_Data_:
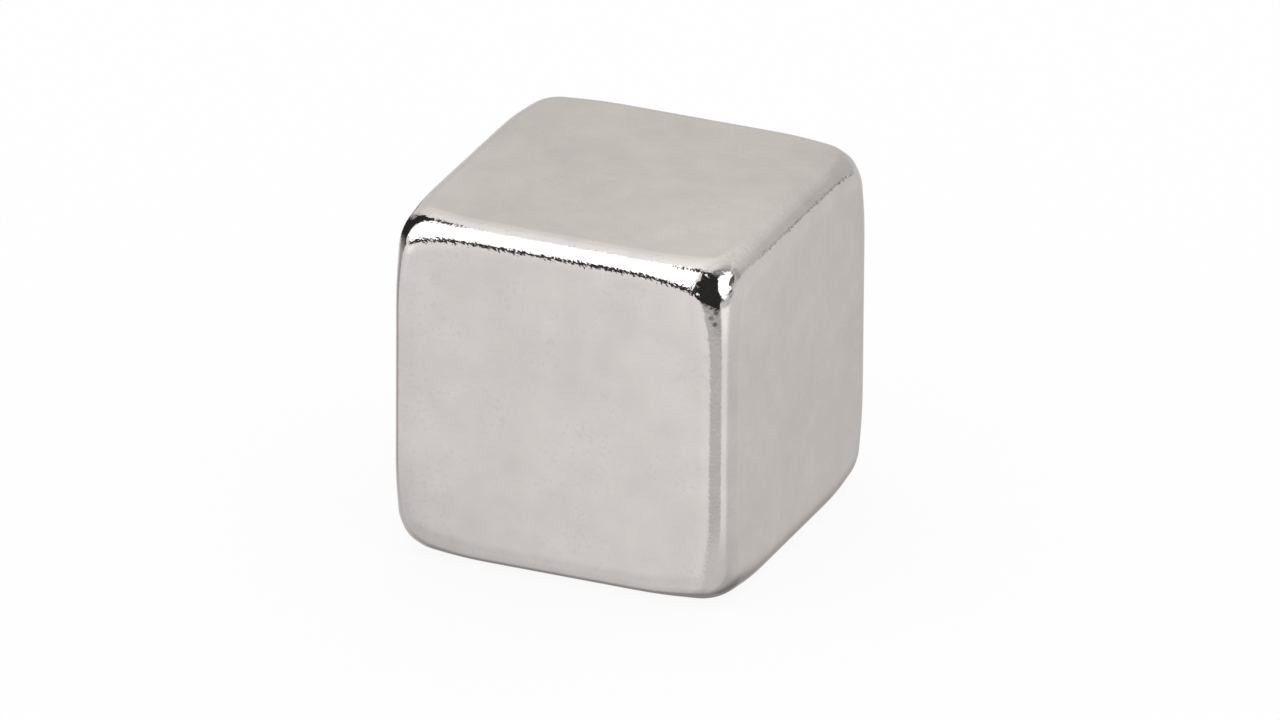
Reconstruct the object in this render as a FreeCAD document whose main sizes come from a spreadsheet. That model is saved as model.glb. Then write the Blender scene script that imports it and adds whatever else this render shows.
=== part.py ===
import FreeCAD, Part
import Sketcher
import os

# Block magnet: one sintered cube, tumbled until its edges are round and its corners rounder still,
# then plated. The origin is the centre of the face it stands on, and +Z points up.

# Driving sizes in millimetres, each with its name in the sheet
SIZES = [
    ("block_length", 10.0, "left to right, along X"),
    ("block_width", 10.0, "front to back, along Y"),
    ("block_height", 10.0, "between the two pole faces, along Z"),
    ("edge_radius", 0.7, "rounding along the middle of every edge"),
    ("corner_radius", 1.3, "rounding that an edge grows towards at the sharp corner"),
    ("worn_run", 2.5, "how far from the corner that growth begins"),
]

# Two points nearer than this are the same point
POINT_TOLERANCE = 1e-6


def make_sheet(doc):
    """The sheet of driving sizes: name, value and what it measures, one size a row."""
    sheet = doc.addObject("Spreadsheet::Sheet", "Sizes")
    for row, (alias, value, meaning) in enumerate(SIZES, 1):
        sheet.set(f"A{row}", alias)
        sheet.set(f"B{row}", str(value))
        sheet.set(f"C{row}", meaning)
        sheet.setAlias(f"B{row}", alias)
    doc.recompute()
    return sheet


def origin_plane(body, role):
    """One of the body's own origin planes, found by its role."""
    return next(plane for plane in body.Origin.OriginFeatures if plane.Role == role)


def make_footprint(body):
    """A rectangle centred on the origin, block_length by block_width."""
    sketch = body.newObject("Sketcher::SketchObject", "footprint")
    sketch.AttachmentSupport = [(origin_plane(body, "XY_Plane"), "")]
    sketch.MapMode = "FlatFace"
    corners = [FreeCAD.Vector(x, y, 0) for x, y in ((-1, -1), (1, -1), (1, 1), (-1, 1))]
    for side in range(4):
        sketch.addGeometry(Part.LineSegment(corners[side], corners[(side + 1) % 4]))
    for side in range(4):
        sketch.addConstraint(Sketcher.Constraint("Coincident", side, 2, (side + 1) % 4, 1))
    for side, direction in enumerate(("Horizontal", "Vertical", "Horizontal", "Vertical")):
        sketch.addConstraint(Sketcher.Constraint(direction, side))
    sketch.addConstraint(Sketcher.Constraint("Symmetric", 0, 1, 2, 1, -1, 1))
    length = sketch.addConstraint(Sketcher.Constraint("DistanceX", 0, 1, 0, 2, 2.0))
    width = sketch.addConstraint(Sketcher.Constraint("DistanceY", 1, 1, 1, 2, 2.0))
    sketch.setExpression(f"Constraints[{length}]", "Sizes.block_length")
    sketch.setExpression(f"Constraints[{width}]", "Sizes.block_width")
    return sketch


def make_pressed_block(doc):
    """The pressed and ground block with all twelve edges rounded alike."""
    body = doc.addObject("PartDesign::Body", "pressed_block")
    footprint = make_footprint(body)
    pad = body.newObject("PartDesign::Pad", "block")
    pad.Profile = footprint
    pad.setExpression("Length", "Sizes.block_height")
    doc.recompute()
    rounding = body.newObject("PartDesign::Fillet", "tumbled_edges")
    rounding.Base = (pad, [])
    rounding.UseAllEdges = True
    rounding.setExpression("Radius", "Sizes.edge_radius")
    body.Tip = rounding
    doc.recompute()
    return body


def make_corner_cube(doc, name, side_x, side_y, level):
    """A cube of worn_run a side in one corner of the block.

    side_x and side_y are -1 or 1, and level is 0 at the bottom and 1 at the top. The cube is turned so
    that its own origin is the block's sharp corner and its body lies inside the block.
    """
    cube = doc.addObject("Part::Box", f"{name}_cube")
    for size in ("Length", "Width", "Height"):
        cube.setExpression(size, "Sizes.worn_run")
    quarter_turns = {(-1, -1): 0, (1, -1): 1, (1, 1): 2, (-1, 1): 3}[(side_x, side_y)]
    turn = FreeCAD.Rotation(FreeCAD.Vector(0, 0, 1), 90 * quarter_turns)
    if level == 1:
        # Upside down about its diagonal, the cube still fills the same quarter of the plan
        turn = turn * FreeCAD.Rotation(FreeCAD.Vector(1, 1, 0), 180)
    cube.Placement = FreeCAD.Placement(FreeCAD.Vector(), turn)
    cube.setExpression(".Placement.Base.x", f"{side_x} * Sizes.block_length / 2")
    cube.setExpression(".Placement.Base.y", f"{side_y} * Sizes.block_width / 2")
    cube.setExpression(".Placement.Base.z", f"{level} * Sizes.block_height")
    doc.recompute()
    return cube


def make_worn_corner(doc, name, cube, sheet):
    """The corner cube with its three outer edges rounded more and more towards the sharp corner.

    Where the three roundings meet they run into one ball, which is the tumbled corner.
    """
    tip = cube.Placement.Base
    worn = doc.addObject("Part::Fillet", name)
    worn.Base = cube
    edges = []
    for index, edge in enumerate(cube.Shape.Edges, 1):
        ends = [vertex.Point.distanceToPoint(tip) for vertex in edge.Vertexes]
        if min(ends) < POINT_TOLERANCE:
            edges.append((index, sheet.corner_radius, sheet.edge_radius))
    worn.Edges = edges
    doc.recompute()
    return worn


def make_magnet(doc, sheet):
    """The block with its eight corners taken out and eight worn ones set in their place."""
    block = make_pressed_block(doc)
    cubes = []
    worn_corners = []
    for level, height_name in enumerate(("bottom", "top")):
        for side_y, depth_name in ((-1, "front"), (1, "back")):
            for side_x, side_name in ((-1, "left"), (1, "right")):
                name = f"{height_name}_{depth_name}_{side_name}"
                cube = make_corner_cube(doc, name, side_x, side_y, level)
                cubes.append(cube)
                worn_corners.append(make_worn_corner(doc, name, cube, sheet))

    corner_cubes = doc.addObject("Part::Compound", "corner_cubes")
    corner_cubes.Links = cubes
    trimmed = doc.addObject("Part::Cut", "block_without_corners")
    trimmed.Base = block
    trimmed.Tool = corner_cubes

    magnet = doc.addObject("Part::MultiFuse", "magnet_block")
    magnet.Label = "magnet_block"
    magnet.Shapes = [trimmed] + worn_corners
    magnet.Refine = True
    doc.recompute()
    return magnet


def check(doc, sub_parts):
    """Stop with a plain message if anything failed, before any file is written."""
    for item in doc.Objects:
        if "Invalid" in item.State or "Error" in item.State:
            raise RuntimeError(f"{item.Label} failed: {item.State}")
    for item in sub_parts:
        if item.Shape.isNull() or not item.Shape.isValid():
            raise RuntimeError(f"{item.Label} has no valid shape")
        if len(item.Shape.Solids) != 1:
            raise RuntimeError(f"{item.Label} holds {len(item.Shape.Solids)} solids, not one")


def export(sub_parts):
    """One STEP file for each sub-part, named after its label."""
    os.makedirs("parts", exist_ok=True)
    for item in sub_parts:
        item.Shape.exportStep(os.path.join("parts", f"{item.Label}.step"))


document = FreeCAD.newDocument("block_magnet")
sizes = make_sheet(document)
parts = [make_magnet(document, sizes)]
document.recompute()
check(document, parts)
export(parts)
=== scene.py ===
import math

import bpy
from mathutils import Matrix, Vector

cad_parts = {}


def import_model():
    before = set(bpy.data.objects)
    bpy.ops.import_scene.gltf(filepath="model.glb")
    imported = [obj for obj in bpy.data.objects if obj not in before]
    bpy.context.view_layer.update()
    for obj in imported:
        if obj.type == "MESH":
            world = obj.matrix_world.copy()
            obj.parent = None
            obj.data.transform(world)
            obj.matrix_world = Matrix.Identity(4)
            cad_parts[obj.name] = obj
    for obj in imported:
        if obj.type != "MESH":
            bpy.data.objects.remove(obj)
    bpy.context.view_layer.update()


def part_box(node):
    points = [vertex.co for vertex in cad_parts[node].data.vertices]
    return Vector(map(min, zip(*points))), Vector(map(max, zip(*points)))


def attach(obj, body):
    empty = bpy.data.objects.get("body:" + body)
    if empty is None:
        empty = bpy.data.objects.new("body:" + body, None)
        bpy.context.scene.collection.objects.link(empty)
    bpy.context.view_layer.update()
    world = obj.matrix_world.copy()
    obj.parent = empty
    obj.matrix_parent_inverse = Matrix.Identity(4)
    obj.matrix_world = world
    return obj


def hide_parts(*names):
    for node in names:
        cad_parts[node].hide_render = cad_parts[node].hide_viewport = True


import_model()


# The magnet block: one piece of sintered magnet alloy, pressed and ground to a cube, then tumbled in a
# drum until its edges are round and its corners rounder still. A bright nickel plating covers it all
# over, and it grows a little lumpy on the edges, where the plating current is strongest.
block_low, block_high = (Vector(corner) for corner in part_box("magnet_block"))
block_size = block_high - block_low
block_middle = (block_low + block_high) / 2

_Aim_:
Print exactly the lines from the line with "sizes = make_sheet(document)" to the line with "bpy.data.objects.remove(obj)", both included, and nothing else.

_Task response_:
sizes = make_sheet(document)
parts = [make_magnet(document, sizes)]
document.recompute()
check(document, parts)
export(parts)
=== scene.py ===
import math

import bpy
from mathutils import Matrix, Vector

cad_parts = {}


def import_model():
    before = set(bpy.data.objects)
    bpy.ops.import_scene.gltf(filepath="model.glb")
    imported = [obj for obj in bpy.data.objects if obj not in before]
    bpy.context.view_layer.update()
    for obj in imported:
        if obj.type == "MESH":
            world = obj.matrix_world.copy()
            obj.parent = None
            obj.data.transform(world)
            obj.matrix_world = Matrix.Identity(4)
            cad_parts[obj.name] = obj
    for obj in imported:
        if obj.type != "MESH":
            bpy.data.objects.remove(obj)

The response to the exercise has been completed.